John's sea bass was more seared and definitely more flavorful (the tequila lime sauce was a nice touch), but the serving size again left much to be desired. No hungry man, or woman, would've been filled up by either of the entrées.

It was only when we were served our dessert--a heavenly, five-layer chocolate cake--that we saw a large portion. The piece was large enough to make four chocoholics happy. But I don't go out to dinner to fill up on dessert.

Lunch on a sunny Saturday afternoon was a bit better. The servings were a tad larger, but the service was still lacking.

I had steamed clams ($9.95) and the warm lobster salad ($14.95). John had the Maryland crab cake ($11.95) and the fried oysters ($12.95).
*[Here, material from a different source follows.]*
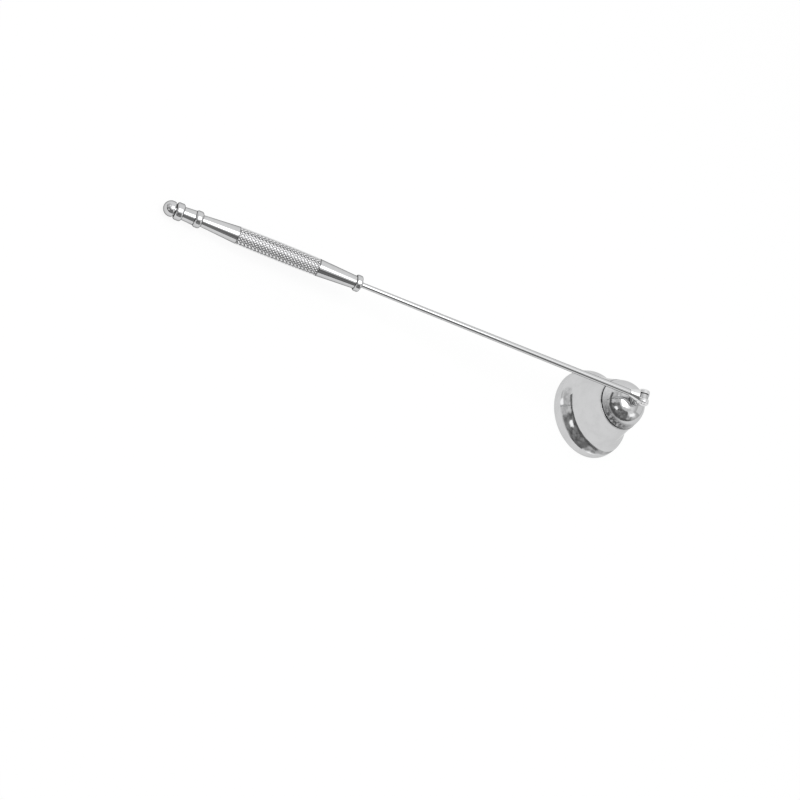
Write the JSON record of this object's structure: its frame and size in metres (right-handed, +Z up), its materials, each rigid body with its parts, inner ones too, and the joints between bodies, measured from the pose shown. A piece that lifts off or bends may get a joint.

A big fan of crab cakes, John called this one good, but not great. The price seemed a bit exorbitant for just one, merely fair crab cake. My clams were steamed in their own juices with bacon and tomatoes. The bacon flavor predominated the dish, rather than the clams themselves; again, good but not great. The lobster salad was beautifully presented--a small tail split and a crispy tortilla shell filled with fresh greens topped with a lobster claw--though to be honest, I was still hungry afterwards. The winner for lunch was John's fried oysters: crispy outside, soft and flavorful inside. The portion, nine in all, was enough to share.

We were pressed for our order; the entrée arrived before we finished the appetizers (with the comment "The food came out faster than I thought"); and my appetizer plate was never cleared away. The biggest glitch was when we asked our server to explain a Meritage wine. Her first response was, "I know I read about that twice in the notes." She then made up some story about creating a special name for a grape. Time for lunch on a lazy Saturday afternoon? Forty-five minutes.

I don't really understand the reason for rushing people in and out of such an upscale restaurant. Perhaps it's all part of the "big city," "sexy" atmosphere. Perhaps not.

No big-city restaurant--at least not the ones I've eaten in--would tolerate the attitude found at Bluepoint Kitchen & Bar.